A man convicted of electrocuting three hotel guests 32 years ago in Shanghai and elsewhere in the country has been sentenced to death with a reprieve in Shanghai No.2 Intermediate People's Court, local media reported Sunday.
With the sentencing of the defendant, Ai Hongguang, authorities closed the book on one of the country's more infamous unsolved murder cases.
At the time of the murders, law enforcement agencies in Shanghai and Jiangxi Province devoted massive resources to solving the crimes. Investigators interviewed more than 1,000 people and visited the scene of every subsequent death caused by electrocution.
However, they were unable to get a break in the case until national authorities combined the country's regional fingerprint databases, making it possible for investigators to match a fingerprint pulled from a crime scene at a Shanghai hotel in 1981.
Ai checked into the hotel in August 1981 under the guise of an employee from a hospital in Heilongjiang Province. Because the government hadn't yet established the country's national identification card system, he was able to stay there under an assumed name.
Ai shared the room with his first victim, Li Huijia, a purchasing clerk from a company in Qingdao, Shandong Province. It was common for travelers to share hotel rooms with strangers at the time. Li had come to Shanghai on business and was carrying 200 yuan ($32.70), which was a large sum of money in the early 1980s.
Li was found dead in the room two days later.

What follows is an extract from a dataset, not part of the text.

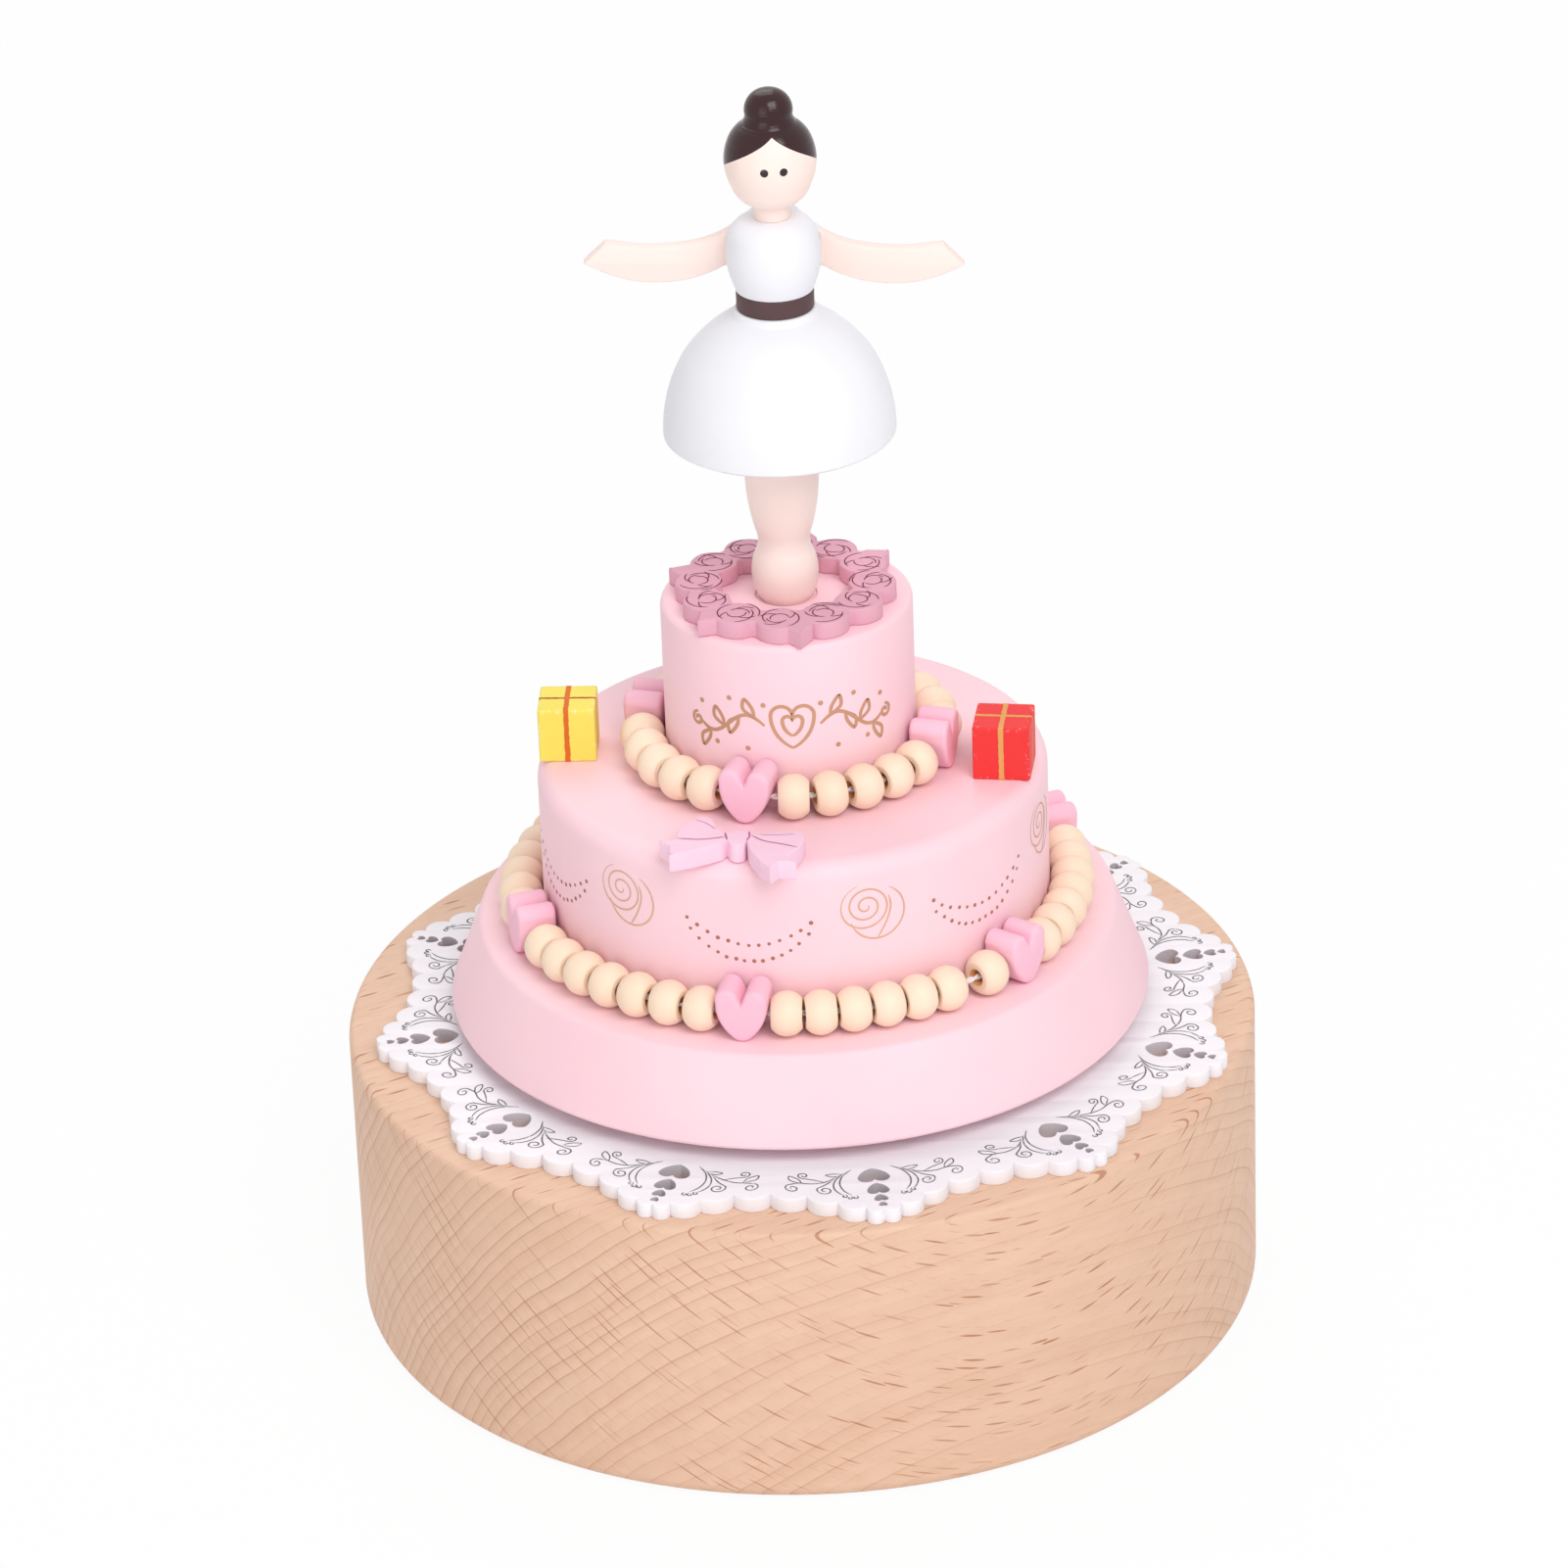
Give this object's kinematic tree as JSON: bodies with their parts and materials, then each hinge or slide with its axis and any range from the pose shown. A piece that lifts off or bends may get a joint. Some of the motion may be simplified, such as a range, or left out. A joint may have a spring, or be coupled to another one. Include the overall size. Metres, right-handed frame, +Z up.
{
  "type": "music box",
  "caption": "Wooden clockwork music box shaped like a tiered cake with bead garlands and a turned doll on a round base; the cake turns on a geared comb movement.",
  "frame": {"origin": "middle of the underside of the base, on the surface it stands on", "axes": "+Z up along the winding arbor, -Y towards the doll's face, +X to the right seen from the front"},
  "size_m": [0.12, 0.12, 0.1693],
  "materials": {
    "beech": "satin lacquered beech",
    "white_laminate": "thin white lacquered board",
    "cover_board": "plain board",
    "cake_paint": "satin pink paint on wood",
    "bead_paint": "cream lacquered wood",
    "heart_paint": "pink stained wood",
    "string": "white string",
    "bow_paint": "lavender pink paint",
    "yellow_paint": "yellow paint",
    "red_paint": "red paint",
    "rose_paint": "pink paint",
    "skin_paint": "skin coloured paint",
    "white_paint": "white paint",
    "brown_paint": "dark brown paint",
    "dowel_wood": "bare wood",
    "steel": "satin",
    "brass": "satin",
    "cast_plate": "cast, nickel plated"
  },
  "bodies": {
    "base": {"base_body": "beech", "doily": "white_laminate", "bottom_cover": "cover_board", "bottom_cover_screws": "steel", "bedplate": "cast_plate", "bedplate_screws": "steel", "arbor_bush": "brass", "spring_housing": "cast_plate", "housing_screws": "steel", "housing_cap": "cast_plate", "mainspring": "steel", "cylinder_bracket_inner": "steel", "cylinder_bracket_outer": "steel", "bracket_screws": "steel", "comb": "steel", "comb_screws": "steel", "governor_frame": "cast_plate", "governor_screws": "steel"},
    "cake": {"winding_arbor": "steel", "great_wheel": "brass", "ratchet_wheel": "steel", "click": "steel", "click_rivet": "steel", "arbor_clip": "steel", "cake_insert": "brass", "cake_tier_bottom": "cake_paint", "cake_tier_middle": "cake_paint", "cake_tier_top": "cake_paint", "tier_dowels": "dowel_wood", "tier_pin": "dowel_wood", "lower_garland_beads": "bead_paint", "lower_garland_hearts": "heart_paint", "lower_garland_cord": "string", "upper_garland_beads": "bead_paint", "upper_garland_hearts": "heart_paint", "upper_garland_cord": "string", "bow": "bow_paint", "gift_box_yellow": "yellow_paint", "gift_box_red": "red_paint", "rose_wreath": "rose_paint", "doll_legs": "skin_paint", "doll_skirt": "white_paint", "doll_belt": "brown_paint", "doll_torso": "white_paint", "doll_arms": "skin_paint", "doll_head": "skin_paint", "doll_bun": "brown_paint"},
    "cylinder": {"pinned_cylinder": "brass", "cylinder_arbor": "steel", "cylinder_pinion": "steel", "cylinder_wheel": "brass"},
    "governor": {"governor_arbor": "steel", "governor_pinion": "steel", "worm_wheel": "brass"},
    "fan": {"worm": "steel", "fan": "brass"}
  },
  "joints": [
    {"name": "cake_spin", "type": "hinge", "parent": "base", "child": "cake", "pos_m": [0, 0, 0.04], "axis": [0, 0, 1], "continuous": true},
    {"name": "cylinder_spin", "type": "hinge", "parent": "base", "child": "cylinder", "pos_m": [0.025, 0, 0.0203], "axis": [1, 0, 0], "continuous": true},
    {"name": "governor_spin", "type": "hinge", "parent": "base", "child": "governor", "pos_m": [0.036, -0.0096, 0.0203], "axis": [1, 0, 0], "continuous": true},
    {"name": "fan_spin", "type": "hinge", "parent": "base", "child": "fan", "pos_m": [0.0369, -0.0143, 0.02], "axis": [0, 0, 1], "continuous": true}
  ],
  "couplings": [
    {"joint": "cylinder_spin", "follows": "cake_spin", "ratio": 3},
    {"joint": "governor_spin", "follows": "cake_spin", "ratio": -9},
    {"joint": "fan_spin", "follows": "cake_spin", "ratio": -144}
  ]
}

His money and wristwatch had been stolen. There was no sign of Ai, who never checked out.
Police found a dozen burn marks on Li's neck and head and determined he had been electrocuted. They uncovered several suspicious objects in the air vents above the room, including a 7-meter piece of electric wire with two pieces of metal attached to one end.
Investigators determined that the killer connected the wire to one of the room's lamps and used it to electrocute Li. They tried to find out who shared Li's room that night, but the suspect had made up the name of the hospital he wrote on the hotel's check-in form.

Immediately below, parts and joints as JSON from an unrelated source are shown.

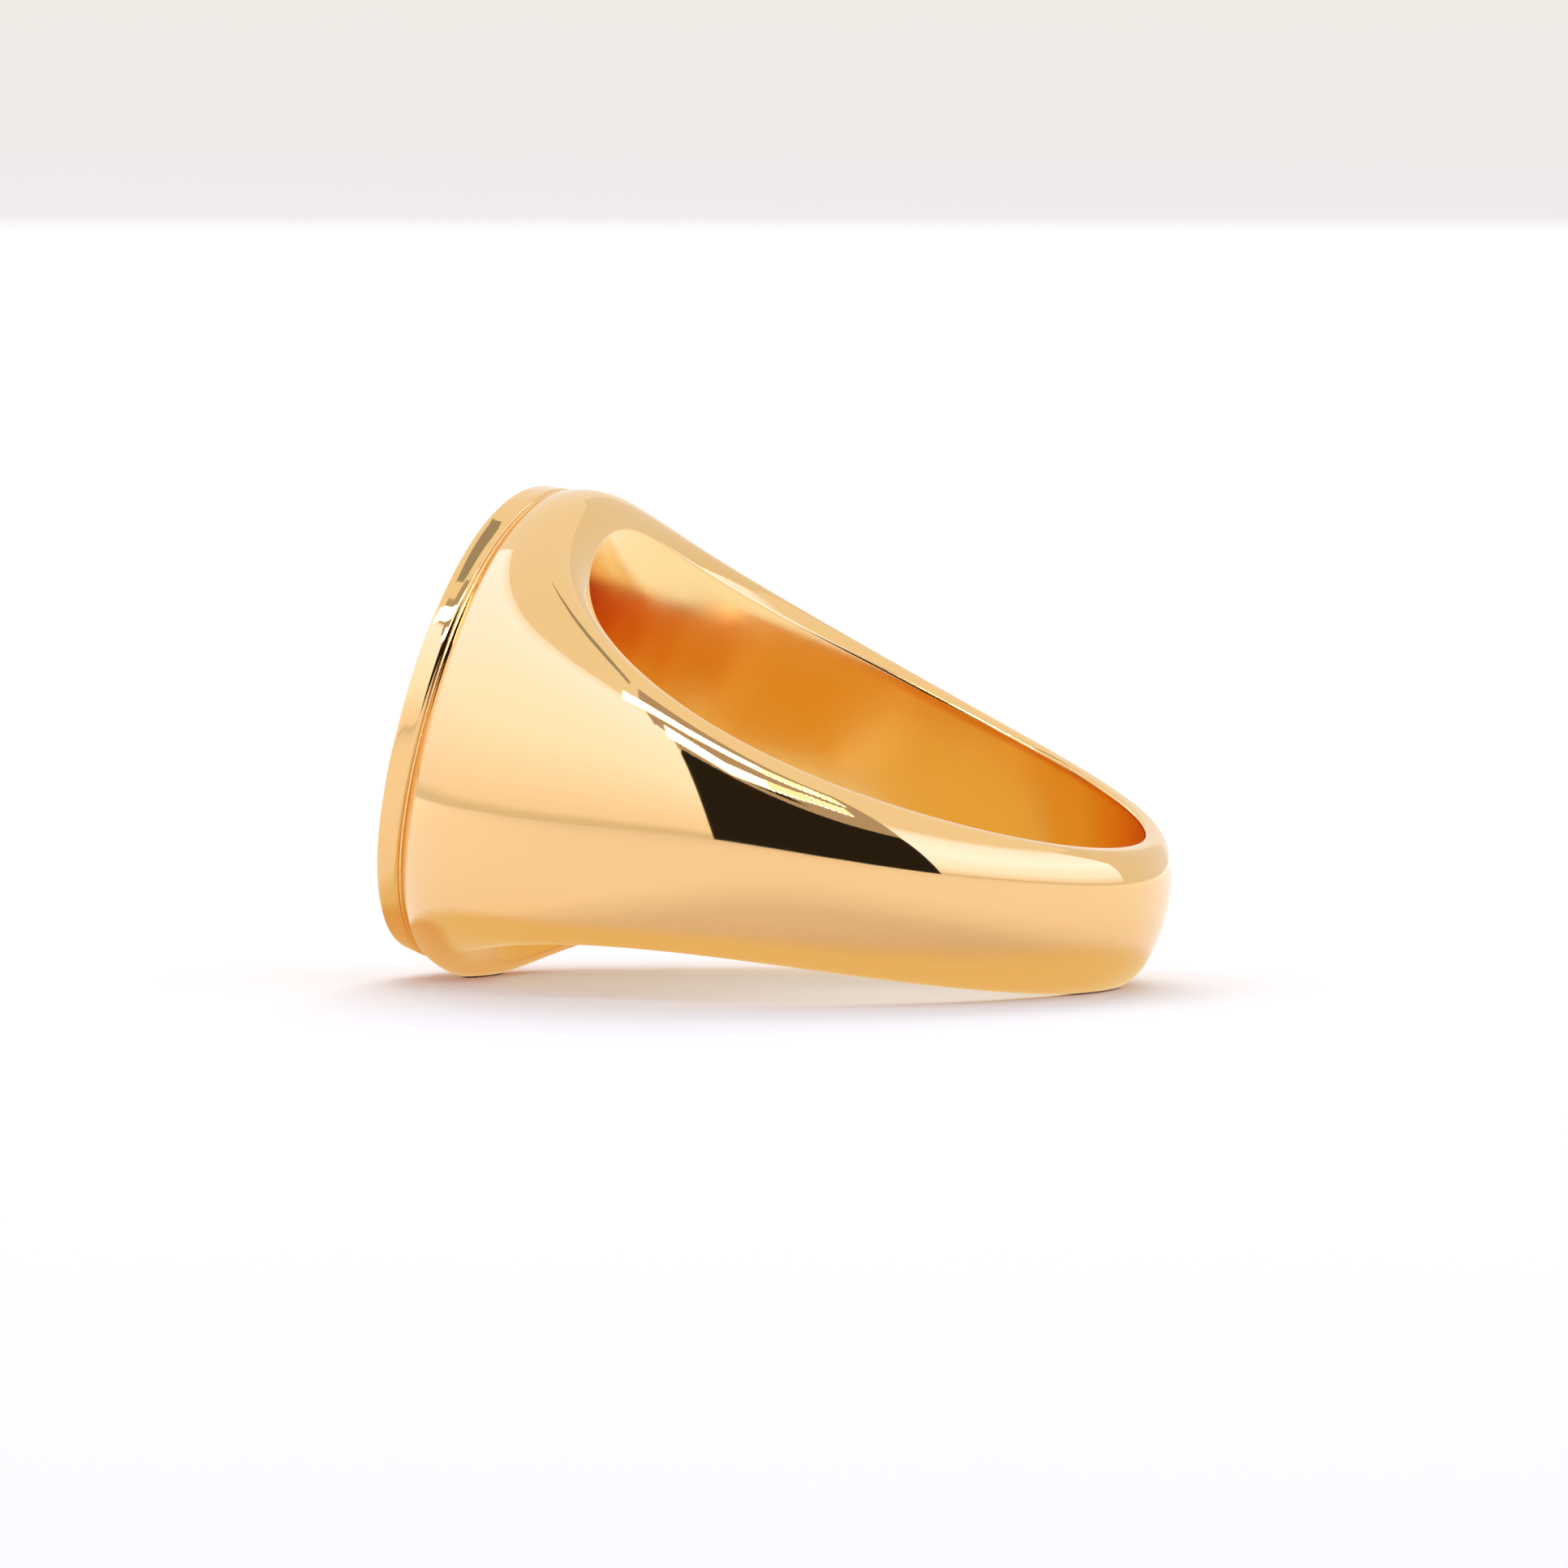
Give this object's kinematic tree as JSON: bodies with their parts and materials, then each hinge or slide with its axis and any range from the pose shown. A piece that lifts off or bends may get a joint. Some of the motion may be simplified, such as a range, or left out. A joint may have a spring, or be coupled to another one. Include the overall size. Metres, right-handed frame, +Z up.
{
  "type": "signet ring",
  "caption": "Polished gold-coloured signet ring with a plain rounded face plate on a flared head and a band that narrows to the back, worn on a finger.",
  "frame": {"origin": "centre of the bounding box in X and Y, on the plane the ring rests on", "axes": "+X from the head towards the back of the band, +Z up from the resting plane; the ring lies on its side and is mirror-symmetric about Y = 0"},
  "size_m": [0.0248, 0.0218, 0.0156],
  "materials": {
    "body_gold": "polished yellow gold",
    "solder": "polished gold solder",
    "plate_gold": "polished yellow gold"
  },
  "bodies": {
    "root": {"body": "body_gold", "solder_layer": "solder", "face_plate": "plate_gold"}
  },
  "joints": []
}
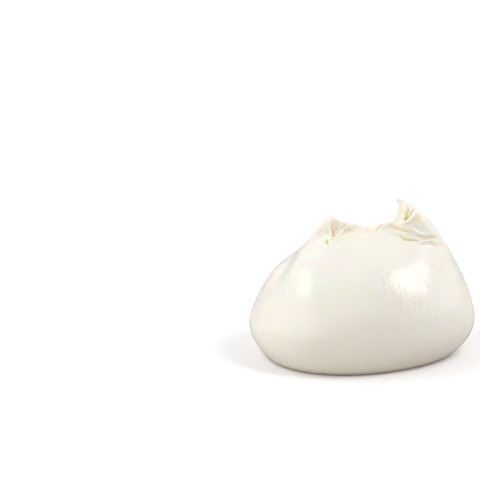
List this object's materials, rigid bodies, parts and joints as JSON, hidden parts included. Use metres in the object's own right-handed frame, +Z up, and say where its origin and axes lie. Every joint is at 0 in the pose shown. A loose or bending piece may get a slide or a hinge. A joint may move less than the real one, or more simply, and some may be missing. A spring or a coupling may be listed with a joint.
{
  "type": "burrata",
  "caption": "Fresh cheese pouch that sits on a flat base, its smooth skin pinched together at the top between a blunt ear and a curled horn.",
  "frame": {"origin": "middle of the bounding box at the base, on the surface that the cheese rests on", "axes": "+X along the pinched seam from the ear to the horn, +Y to the back, +Z up"},
  "size_m": [0.0776, 0.067, 0.0533],
  "materials": {
    "skin": "wet, soft white cheese skin with a satin gloss and warmer folds"
  },
  "bodies": {
    "root": {"burrata": "skin"}
  },
  "joints": []
}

Police were able to collect several fingerprints from the room's air vent. They believed the prints most likely belonged to the killer. However, the prints didn't match any of the 400,000 fingerprints that local police had on file.
Later that month, another hotel guest was attacked under similar circumstances. This time, however, the victim survived. The description he gave to police bore many similarities to the descriptions of Li's roommate given by employees from the hotel in Shanghai. The suspect was 1.7-meters-tall and had a heavy northern accent.
In September 1981, two more people were killed in the same fashion in the cities of Shangrao and Jiujiang in Jiangxi Province.
The case stayed cold until April 2012, when a technical officer with the Shanghai police discovered a match for the hotel fingerprints in a recently created national database.
Police identified the suspect as Ai, who had been sentenced to three years in prison in 1983.
The Shanghai police sent officers to the suspect's hometown, but his family had left.
Neighbors told police that Ai often worked at construction sites. After a wide search, police finally caught Ai in a remote village in Shangrao. Ai told police that he committed the four attacks, but later withdrew his confession in court.
The court found Ai guilty based on other evidence, including the police interrogation video, similar handwriting samples and the identical fingerprints.
The court had to get special permission to prosecute the case because the 20-year statute of limitations had expired.